My birthplace not just a pigsty of bigotry; it is also a place of rolling mountains and long sandy beaches, fried chicken and shredded pork sandwiches, big family meals and churches on every corner. It's a place of syruppy accents and has a concentration of universities and research. At one point, a friend in Ireland told me that Research Triangle Park has the highest per capita of PhDs of any place in the world. Maybe it still does.

The South is bigger than its bigotry, just like Seattle is bigger than its whiteness. The census can't tell you that. For that, you have to go there. So if you're a world traveller and you haven't been to the American South yet, it's time you go discover its complex culture.

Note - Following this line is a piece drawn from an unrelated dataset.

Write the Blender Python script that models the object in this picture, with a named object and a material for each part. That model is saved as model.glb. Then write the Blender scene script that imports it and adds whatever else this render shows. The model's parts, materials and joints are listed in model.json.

I can hook you up with a cousin for sure. Just be sure to mind your manners: say please and thank you and Ma'am and Sir.

Monday, May 2, 2011

Time to Celebrate?

"Violence never brings permanent peace. It solves no social problem: it merely creates new and more complicated ones."--The Reverend Martin Luther King, Jr. as quoted by President Barack Obama in his Nobel Peace Prize acceptance speech. 9 Dec. 2009

For me, this morning's newspaper headline photograph of Americans celebrating Osama bin Ladin's death eerily echoed the images of Palestinian children celebrating in the streets after the September 11, 2001 Al-Quaeda attacks in the United States. As I remember the Palestinian images, the celebrants there were younger and less white, but the enthusiasm in the wake of death struck me as wrong then, and it strikes me as wrong now.

I wrestle with the notion of a just war and wonder if violence is ever justified.  I am tempted to think that war is always wrong. I also wonder, though, if someone with the power to intervene should resort to violence when innocent civilians fall victim to the whims of chaos or despots. Shouldn't the powerful defend the weak?  Could it be wrong to defend those innocents being tortured and killed in lands like Darfur or Rwanda? Perhaps war is sometimes just, but that's complicated.

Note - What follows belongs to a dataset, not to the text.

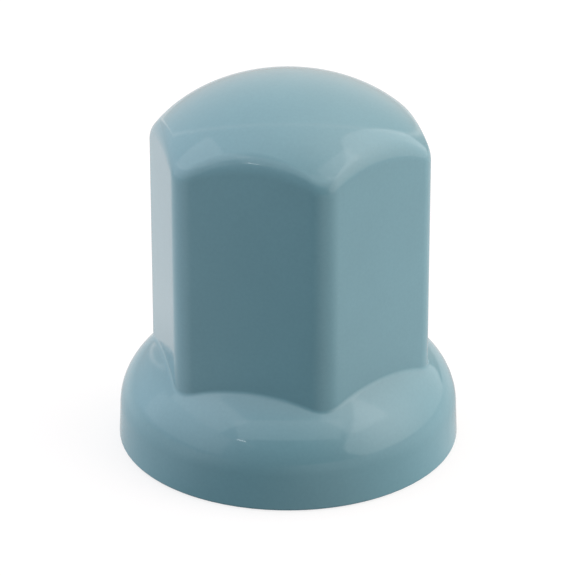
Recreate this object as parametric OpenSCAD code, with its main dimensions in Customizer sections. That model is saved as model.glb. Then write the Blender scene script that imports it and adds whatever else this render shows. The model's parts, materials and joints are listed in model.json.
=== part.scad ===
// Push-on cap for a truck wheel nut, moulded in one piece of plastic.
// A hollow hexagonal body with a domed end stands on a bell-shaped flange.
// The rim lies on z = 0, two upright edges of the body point along the X axis,
// and the cap opens downwards.

/* [Wheel nut] */
// Width across the flats of the nut that the cap fits
nut_across_flats = 33; // [30:0.5:36]
// Height of the nut's top face above the cap's rim
nut_top = 30; // [24:0.5:36]
// Play across the flats at the nut's top face
nut_play = 0.4; // [0:0.05:0.6]
// Diameter of the captive washer at the nut's foot
washer_d = 46; // [44:0.5:50]
// Play on the washer's diameter
washer_play = 0.4; // [0.2:0.1:1]

/* [Walls] */
// Wall of the body and of the dome
wall = 1.7; // [1:0.1:2]
// Wall of the flange
flange_wall = 1.8; // [1.4:0.1:2.4]
// Draft of the body's sides in degrees: the body narrows upwards
draft = 0.9; // [0.3:0.05:1.3]

/* [Body and dome] */
// Height from the rim to the top of the dome
cap_h = 54.5; // [50:0.5:66]
// Radius of the upright edges at the nut's top face
edge_r = 4; // [2.6:0.1:6]
// Height of the dome's curve, from its widest circle to its top
dome_h = 17; // [12:0.5:20]
// How far the dome's widest circle lies outside the upright edges
dome_over = 2; // [0.6:0.1:4]
// Radius of the blend between the dome and the body's sides
dome_blend_r = 4.5; // [1:0.1:6]

/* [Flange] */
// Height of the flange's upright side
flange_side_h = 4.6; // [3:0.1:8]
// How far the upright side leans out towards the rim
flange_lean = 0.3; // [0:0.05:0.6]
// Radius of the rim's outer edge
rim_edge_r = 0.4; // [0.2:0.05:0.8]
// Reach of the shoulder's curve towards the middle
shoulder_w = 16; // [12:0.5:18]
// Height of the shoulder's curve
shoulder_h = 12; // [9:0.5:14]
// Radius of the fillet where a flat meets the shoulder
fillet_r = 0.9; // [0.5:0.1:1.8]

/* [Inside] */
// Height of the lead-in at the socket's mouth
lead_h = 1.2; // [0.6:0.1:2]
// Slope of the lead-in, in degrees from upright
lead_slope = 30; // [20:1:40]
// Height of each grip rib above the socket's flat
rib_h = 0.3; // [0.2:0.05:0.5]
// Width of a grip rib
rib_w = 1; // [0.6:0.1:1.6]
// Distance between the two grip ribs on a flat
rib_pitch = 9; // [5:0.5:12]
// How far the grip ribs run on above the nut
rib_over = 3; // [1:0.5:5]

/* [Hidden] */

$fn = 96;
// Faces round an upright edge, across a flat, round the rim's edge, up the shoulder,
// round its fillet, round the dome's blend and up the dome
edge_steps = 8;
flat_steps = 12;
rim_steps = 3;
shoulder_steps = 8;
fillet_steps = 4;
blend_steps = 6;
dome_steps = 10;
// The same for the inside of the socket, which shows less
socket_edge_steps = 4;
socket_flat_steps = 6;
socket_blend_steps = 4;
socket_dome_steps = 8;
// Bands of the recess's curve
recess_steps = 10;
// Height that the cutting shapes reach past a face
past = 1;
// Least radius left on the inside of an edge or a blend
least_r = 0.3;
// How deep a rib's root reaches into the wall
rib_root = wall / 2;
// Rounds in which a meeting of two curves is found, and the stretch over which a direction is taken
meeting_rounds = 8;
stretch = 1;

across_flats = nut_across_flats + nut_play + 2 * wall;
edge_centre = (across_flats / 2 - edge_r) / cos(30);
bore_r = (washer_d + washer_play) / 2;
flange_r = bore_r + flange_wall;
rim_r = flange_r + flange_lean;
shoulder = [flange_r - shoulder_w, flange_side_h];
shoulder_axes = [shoulder_w, shoulder_h];
recess_axes = shoulder_axes - [flange_wall, flange_wall];
dome_base = cap_h - dome_h;
dome_r = edge_centre + edge_r - (dome_base - nut_top) * tan(draft) + dome_over;
rib_top = nut_top + rib_over;

// Radius of the body along an angle from its nearest upright edge, inset from the outside by t
function body_r(angle, z, t) =
    let (narrow = (z - nut_top) * tan(draft) + t)
    let (flat = across_flats / 2 - narrow)
    let (edge = max(edge_r - narrow, least_r))
    let (centre = (flat - edge) / cos(30))
    let (touch = atan2(edge * sin(30), centre + edge * cos(30)))
    angle > touch
        ? flat / cos(30 - angle)
        : centre * cos(angle) + sqrt(edge ^ 2 - (centre * sin(angle)) ^ 2);

// Angle from the nearest upright edge
function from_edge(a) = abs((a + 30) % 60 - 30);

// A point of an ellipse about a centre, and its direction of travel there
function on_ellipse(centre, axes, a) = centre + [axes[0] * cos(a), axes[1] * sin(a)];
function along_ellipse(axes, a) = [-axes[0] * sin(a), axes[1] * cos(a)];

// Angle on an ellipse at which the body's side meets it, found in a few rounds from a first height
function meeting(centre, axes, angle, t, z, rounds = meeting_rounds) =
    let (a = acos((body_r(angle, z, t) - centre[0]) / axes[0]))
    rounds == 0 ? a : meeting(centre, axes, angle, t, on_ellipse(centre, axes, a)[1], rounds - 1);

function cross_of(d, e) = d[0] * e[1] - d[1] * e[0];
function turn(d, e) = acos(d * e / norm(d) / norm(e));

// Round corner from p, left along d, to q, reached along e
function rounded(p, d, q, e, steps) =
    let (top = p + d * cross_of(q - p, e) / cross_of(d, e))
    let (weight = 2 * cos(turn(d, e) / 2))
    [
        for (i = [0 : steps])
        let (s = i / steps, a = (1 - s) ^ 2, b = weight * s * (1 - s), c = s ^ 2)
        (a * p + b * top + c * q) / (a + b + c)
    ];

// Direction of the body's side, upwards, taken over a short stretch about a height
function up_body(angle, z, t) =
    [body_r(angle, z + stretch / 2, t) - body_r(angle, z - stretch / 2, t), stretch];

// The body's side, the blend and the dome, up to just below the top
function upper_section(angle, t, blend, blend_n, dome_n) =
    let (axes = [dome_r - t, dome_h - t])
    let (centre = [0, dome_base])
    let (a = meeting(centre, axes, angle, t, dome_base + dome_h / 2))
    let (z = on_ellipse(centre, axes, a)[1])
    let (up = up_body(angle, z, t))
    let (reach = blend * tan(turn(up, along_ellipse(axes, a)) / 2))
    let (low = [body_r(angle, z - reach, t), z - reach])
    let (a_end = a + reach / norm(along_ellipse(axes, a)) * 180 / PI)
    let (high = on_ellipse(centre, axes, a_end))
    concat(
        rounded(low, up, high, along_ellipse(axes, a_end), blend_n),
        [for (i = [1 : dome_n - 1]) on_ellipse(centre, axes, a_end + (90 - a_end) * i / dome_n)]
    );

// The rim, the flange's side, the shoulder and its fillet into the body's side
function lower_section(angle) =
    let (a = meeting(shoulder, shoulder_axes, angle, 0, flange_side_h + shoulder_h / 2))
    let (z = on_ellipse(shoulder, shoulder_axes, a)[1])
    let (up = up_body(angle, z, 0))
    let (along = along_ellipse(shoulder_axes, a))
    let (reach = fillet_r * tan(turn(along, up) / 2))
    let (a_end = a - reach / norm(along) * 180 / PI)
    let (high = [body_r(angle, z + reach, 0), z + reach])
    concat(
        [
            for (i = [0 : rim_steps])
            on_ellipse([rim_r - rim_edge_r, rim_edge_r], [rim_edge_r, rim_edge_r], 90 * i / rim_steps - 90)
        ],
        [for (i = [0 : shoulder_steps - 1]) on_ellipse(shoulder, shoulder_axes, a_end * i / shoulder_steps)],
        rounded(
            on_ellipse(shoulder, shoulder_axes, a_end), along_ellipse(shoulder_axes, a_end),
            high, up, fillet_steps
        )
    );

function outer_section(a) = concat(
    lower_section(from_edge(a)),
    upper_section(from_edge(a), 0, dome_blend_r, blend_steps, dome_steps)
);

// Height at which the socket's side meets the curve of the recess
function mouth_z(angle) =
    let (a = meeting(shoulder, recess_axes, angle, wall, flange_side_h + shoulder_h / 2))
    on_ellipse(shoulder, recess_axes, a)[1];

// The socket starts inside the recess and narrows along its lead-in
function socket_section(a) =
    let (angle = from_edge(a), foot = mouth_z(angle) - past, top = mouth_z(angle) + lead_h)
    let (blend = max(dome_blend_r - wall, least_r))
    concat(
        [[body_r(angle, top, wall) + (top - foot) * tan(lead_slope), foot]],
        [[body_r(angle, top, wall), top]],
        upper_section(angle, wall, blend, socket_blend_steps, socket_dome_steps)
    );

// Angles of the sections: close together round each upright edge, evenly spread across each flat
function section_angles(edge_n, flat_n) =
    let (half_flat = edge_centre * sin(30))
    [
        for (side = [0 : 5], a = concat(
            [
                for (i = [0 : edge_n])
                let (p = 60 * i / edge_n - 30)
                atan2(edge_r * sin(p), edge_centre + edge_r * cos(p))
            ],
            [for (i = [1 : flat_n - 1]) 30 - atan2(half_flat * (1 - 2 * i / flat_n), across_flats / 2)]
        ))
        60 * side + a
    ];

// Solid skinned over sections that all have the same number of points, closed by a tip and a foot
module skin(angles, sections, tip) {
    n = len(sections);
    m = len(sections[0]);
    points = [
        for (i = [0 : n - 1], p = sections[i])
        [p[0] * cos(angles[i]), p[0] * sin(angles[i]), p[1]]
    ];
    middle = [[0, 0, tip], [0, 0, sections[0][0][1]]];
    polyhedron(
        concat(points, middle),
        [
            for (i = [0 : n - 1])
            let (here = i * m, next = (i + 1) % n * m)
            each concat(
                [for (j = [0 : m - 2]) each [
                    [here + j, here + j + 1, next + j + 1],
                    [here + j, next + j + 1, next + j]
                ]],
                [[here + m - 1, n * m, next + m - 1]],
                [[here, next, n * m + 1]]
            )
        ],
        convexity = 6
    );
}

module outside() {
    angles = section_angles(edge_steps, flat_steps);
    skin(angles, [for (a = angles) outer_section(a)], cap_h);
}

module socket() {
    angles = section_angles(socket_edge_steps, socket_flat_steps);
    skin(angles, [for (a = angles) socket_section(a)], cap_h - wall);
}

// Recess for the washer: a true bore with the shoulder's curve above it, one wall inside the outside
module recess() {
    rotate_extrude()
        polygon(concat(
            [[0, -past], [bore_r, -past]],
            [for (i = [0 : recess_steps]) on_ellipse(shoulder, recess_axes, 90 * i / recess_steps)],
            [[0, shoulder[1] + recess_axes[1]]]
        ));
}

// One grip rib on the flat that faces -Y, from the socket's mouth up, with a sloping foot
module rib(x) {
    foot = mouth_z(30 - atan2(rib_pitch / 2, across_flats / 2)) + lead_h;
    wall_y = function (z) body_r(30, z, wall);
    translate([x + rib_w / 2, 0, 0])
        rotate([90, 0, -90])
            linear_extrude(rib_w)
                polygon([
                    [wall_y(foot), foot],
                    [wall_y(foot) - rib_h, foot + rib_h / tan(lead_slope)],
                    [wall_y(rib_top) - rib_h, rib_top],
                    [wall_y(rib_top) + rib_root, rib_top],
                    [wall_y(foot) + rib_root, foot]
                ]);
}

module ribs() {
    for (side = [0 : 5], x = [-rib_pitch / 2, rib_pitch / 2])
        rotate(60 * side)
            rib(x);
}

module cap() {
    color([0.45, 0.58, 0.62])
        difference() {
            outside();
            recess();
            difference() {
                socket();
                ribs();
            }
        }
}

cap();
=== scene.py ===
import json
from functools import cache
from math import acos, atan2, cos, hypot, pi, radians, sin, sqrt, tan

import bmesh
import bpy
from mathutils import Matrix, Vector

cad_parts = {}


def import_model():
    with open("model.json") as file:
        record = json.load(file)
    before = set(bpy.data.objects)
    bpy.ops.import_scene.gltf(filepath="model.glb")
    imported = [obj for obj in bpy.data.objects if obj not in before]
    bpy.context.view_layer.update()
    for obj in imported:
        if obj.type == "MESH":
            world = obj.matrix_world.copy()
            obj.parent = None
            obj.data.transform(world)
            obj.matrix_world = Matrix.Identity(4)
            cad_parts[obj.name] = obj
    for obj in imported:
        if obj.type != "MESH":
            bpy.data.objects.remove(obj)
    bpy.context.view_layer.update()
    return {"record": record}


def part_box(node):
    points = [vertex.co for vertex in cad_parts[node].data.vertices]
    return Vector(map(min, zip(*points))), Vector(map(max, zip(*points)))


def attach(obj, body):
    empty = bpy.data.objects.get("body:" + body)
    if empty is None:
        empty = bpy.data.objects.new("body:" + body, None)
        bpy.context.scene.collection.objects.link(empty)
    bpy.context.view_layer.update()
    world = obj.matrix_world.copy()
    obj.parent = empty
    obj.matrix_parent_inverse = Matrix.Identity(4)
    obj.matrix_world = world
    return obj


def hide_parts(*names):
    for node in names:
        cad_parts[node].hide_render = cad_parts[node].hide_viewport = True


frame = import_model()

# Units and the hexagon's angles. Sizes of the cap are in millimetres
MM = 0.001
MICROMETRE = 1e-6
SIXTH = radians(60)
TWELFTH = radians(30)
QUARTER = radians(90)

# Sizes that the frame gives
MOUNTS = {mount["name"]: mount for mount in frame["record"]["mounts"]}
CAP_TOP_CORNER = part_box("cap")[1]
CAP_H = CAP_TOP_CORNER.z / MM
RIM_R = CAP_TOP_CORNER.x / MM
BORE_R = MOUNTS["washer_bore"]["dims"]["r_mm"]
BORE_H = MOUNTS["washer_bore"]["dims"]["length_mm"]
NUT_TOP = MOUNTS["nut_socket"]["pos_m"][2] / MM

# Body and dome
ACROSS_FLATS = 36.8
WALL = 1.7
DRAFT = radians(0.9)
EDGE_R = 4.0
DOME_H = 17.0
DOME_OVER = 2.0
DOME_BLEND_R = 4.5

# Flange
FLANGE_LEAN = 0.3
FLANGE_WALL = 1.8
RIM_EDGE_R = 0.4
BORE_EDGE_R = 0.15
SHOULDER_AXES = (16.0, 12.0)
FILLET_R = 0.9

# Inside, with the least radius that a round has there
LEAD_H = 1.2
LEAD_SLOPE = radians(30)
RIB_H = 0.3
RIB_W = 1.0
RIB_PITCH = 9.0
RIB_OVER = 3.0
LEAST_R = 0.3

# Rings and columns of the mesh. Half a flat has columns up to its rib, over the rib and past it
EDGE_COLUMNS = 14
FLAT_COLUMNS = (3, 1, 3)
SHOULDER_RINGS = 20
FILLET_RINGS = 8
BLEND_RINGS = 12
DOME_RINGS = 20
RECESS_RINGS = 14
SOCKET_BLEND_RINGS = 6
SOCKET_DOME_RINGS = 14
RIM_EDGE_RINGS = 5
BORE_EDGE_RINGS = 2
SMOOTH_UNDER = radians(27)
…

Perhaps, at times violence is justified to defend those who are weaker from those who are stronger. Perhaps. I wrestle with this issue, but I know I cannot be joyful when I hear that a man was killed.

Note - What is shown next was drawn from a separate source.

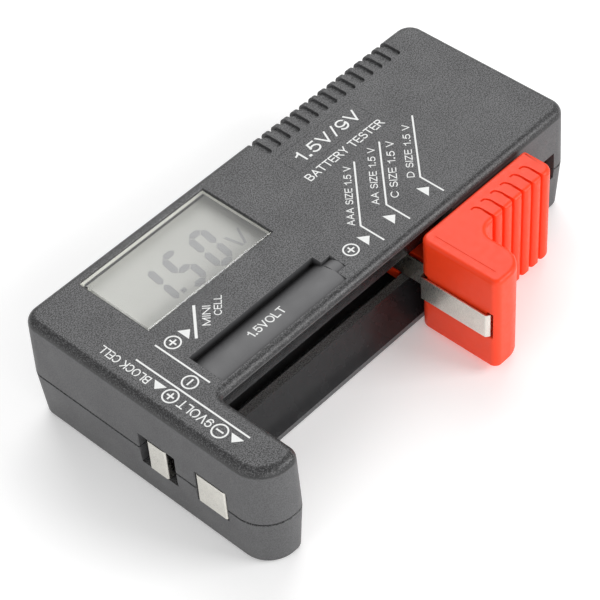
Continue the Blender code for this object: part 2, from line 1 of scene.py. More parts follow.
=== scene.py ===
"""Battery tester: the visible surfaces, materials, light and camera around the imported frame.

Lengths are in millimetres until a piece is finished. "along" runs from the 9 V end,
"across" from the display side and "height" from the base, as the frame's boxes do.
"""
from math import asin, atan2, cos, degrees, hypot, pi, radians, sin, sqrt, tan

import bmesh
import bpy
from mathutils import Matrix, Vector

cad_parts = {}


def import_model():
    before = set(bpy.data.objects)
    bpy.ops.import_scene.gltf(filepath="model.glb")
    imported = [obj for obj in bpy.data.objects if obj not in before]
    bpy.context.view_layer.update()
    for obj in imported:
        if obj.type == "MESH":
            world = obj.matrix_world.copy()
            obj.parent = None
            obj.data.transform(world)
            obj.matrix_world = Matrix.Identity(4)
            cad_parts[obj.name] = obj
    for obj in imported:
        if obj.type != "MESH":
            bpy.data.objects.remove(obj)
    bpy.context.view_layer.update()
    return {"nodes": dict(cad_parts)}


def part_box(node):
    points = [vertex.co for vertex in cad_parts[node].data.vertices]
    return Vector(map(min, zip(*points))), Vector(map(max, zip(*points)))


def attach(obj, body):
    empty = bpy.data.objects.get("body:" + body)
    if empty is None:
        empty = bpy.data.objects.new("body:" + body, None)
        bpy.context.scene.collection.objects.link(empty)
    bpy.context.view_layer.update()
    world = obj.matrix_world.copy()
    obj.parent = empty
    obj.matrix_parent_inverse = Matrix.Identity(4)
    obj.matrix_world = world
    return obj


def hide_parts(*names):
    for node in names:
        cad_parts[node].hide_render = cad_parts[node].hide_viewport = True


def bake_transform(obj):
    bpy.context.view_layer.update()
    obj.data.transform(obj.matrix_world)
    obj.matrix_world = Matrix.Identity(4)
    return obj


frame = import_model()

MM = 0.001
SHARP_ANGLE = radians(35)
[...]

There are of course practical reasons for reserve: on the radio today, full of talk about America's victory over bin Laden, several people spoke about the spirit of bin Laden that lives on. Said one al-Quaeda enthusiast: There is not one bin Laden. There are thousands. If you kill this one, we still live to fight this mission.

Surely this man who dodged the American manhunt for almost a decade has supporters who have hidden him so effectively for so long. It seems logical that he made a plan for his demise and the continuation of his vision in case of his death. Certainly, he had already named his successor, and the organization has continued to move forward while bin Ladin has been in hiding.

Though bin Laden's death may be an important symbolic victory over the forces that have killed so many in the United States and elsewhere, it's hard for me to imagine that this is a practical blow to al Quaeda. I am more perplexed by the moral argument than by what seems a spurious practical argument.

The path to peace would be something to celebrate, but I don't see that we're any closer to walking this path.

In my high school English classes, I have taught teenagers terrorized still by the violence they experienced in times of war and chaos, and I would celebrate to know that children will no longer suffer, but I cannot imagine that bin Laden's death signals such hope.

I cannot celebratge simply for retribution.

I wonder if I would feel differently if members of my family had been killed on September 11, 2001. Perhaps I would. I can understand the argument that such a violent death is necessary for building a more peaceful world, even if I cannot make that argument myself.

Cheering for a violent death, though? I cannot cheer. I keep hearing, "Vengence is mine, saith the Lord," and I sigh, a bit confused, for a world where such death is cheered. If such violence is necessary (and I'm not sure what I think about that), then this reminder that brutality is on the road to peace does not make me cheer. It just makes me sad. It makes me wonder, darkly, if there is a path to peace.